Yup. I don’t have that many. I think that’s my only, besides the one I just did.

Were there lessons you took from making that film, from working with Ang Lee, that you brought to making Dean?
Yeah, some good lessons. [It] was a great opportunity to get to work with Ang Lee, especially as an untrained, unknown actor. He was pretty serious, kinda no-bullshit, was very clear in the beginning of the process — that "What you do as a comedian and all this stuff, I’m not interested in that. I hired you as an actor." So, it taught me quickly about how collaborative that medium is. Standup teaches you vigilance, it doesn’t so much teach you collaboration. It doesn’t really teach you that much trust. Then when you make a film, and you’re there to help them execute their vision, you want people you can work well with. If you’re lucky, you’ll have a good work experience. If you’re really lucky, you’ll have a good product when you’re done with the thing.

Do you like Halloween?
Yeah. I love Halloween.

Do you like scary movies?
OK. Not particularly. I’m fine with them, but I’m not drawn to them.

Did you have a go-to costume for trick-or-treating as a kid?
Regularly? No, it kind of changed every year.
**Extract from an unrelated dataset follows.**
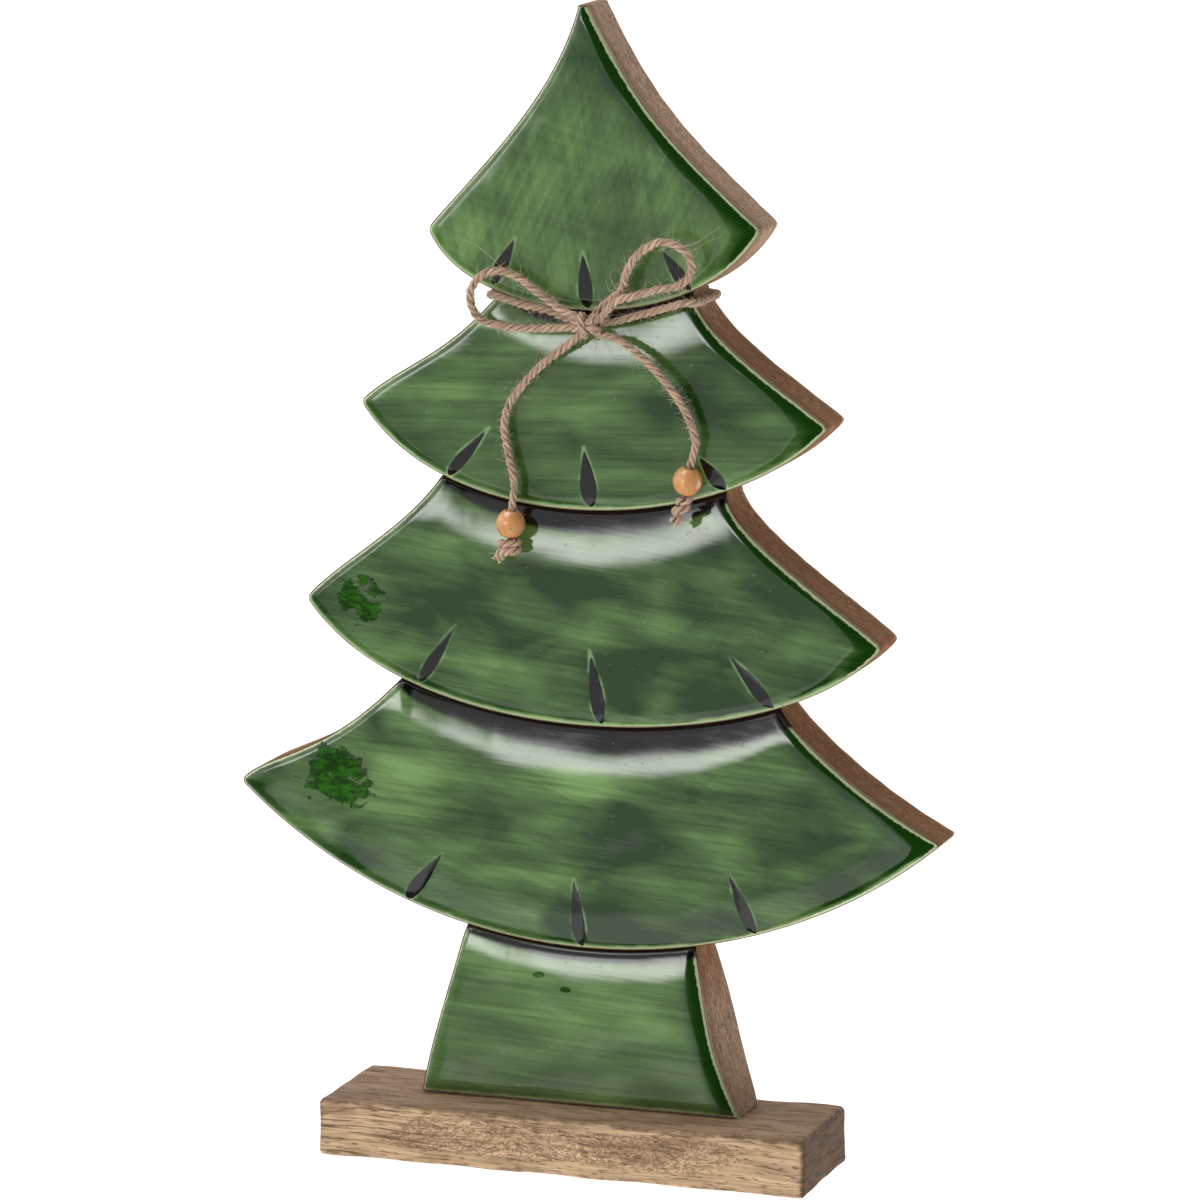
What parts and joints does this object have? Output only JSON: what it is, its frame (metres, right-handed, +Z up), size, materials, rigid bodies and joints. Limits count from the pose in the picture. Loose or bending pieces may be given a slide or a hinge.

But I do remember these two kids on my block, it’s a funny Halloween memory for me. Their parents got them Darth Vader costumes at some point, but then they went as Darth Vader every year, both of them. But their costumes would just like slowly fall apart. [They] lost the light saber, one of the guys just had basically a flashlight, the cape was gone from one guy. So it’s just like a shittier and shittier pair of Darth Vaders every year.

One of the earliest ones I remember is being a mummy, and my mom trying to help me with the costume. She got me a couple old sheets and ripped them up, and I said, "I got it." I was like 6. I wanted to do it myself. Then I tried to pin it up myself, and I made it only about three or four houses away. I came home crying. Tighty-whities, with the sheets around my ankles.

That’s all I got. Anything you want to add?
No, just that I’m looking forward to coming back. I haven’t been to Pittsburgh in a while. I went to the Warhol museum when I was there last. Maybe I’ll check it out again.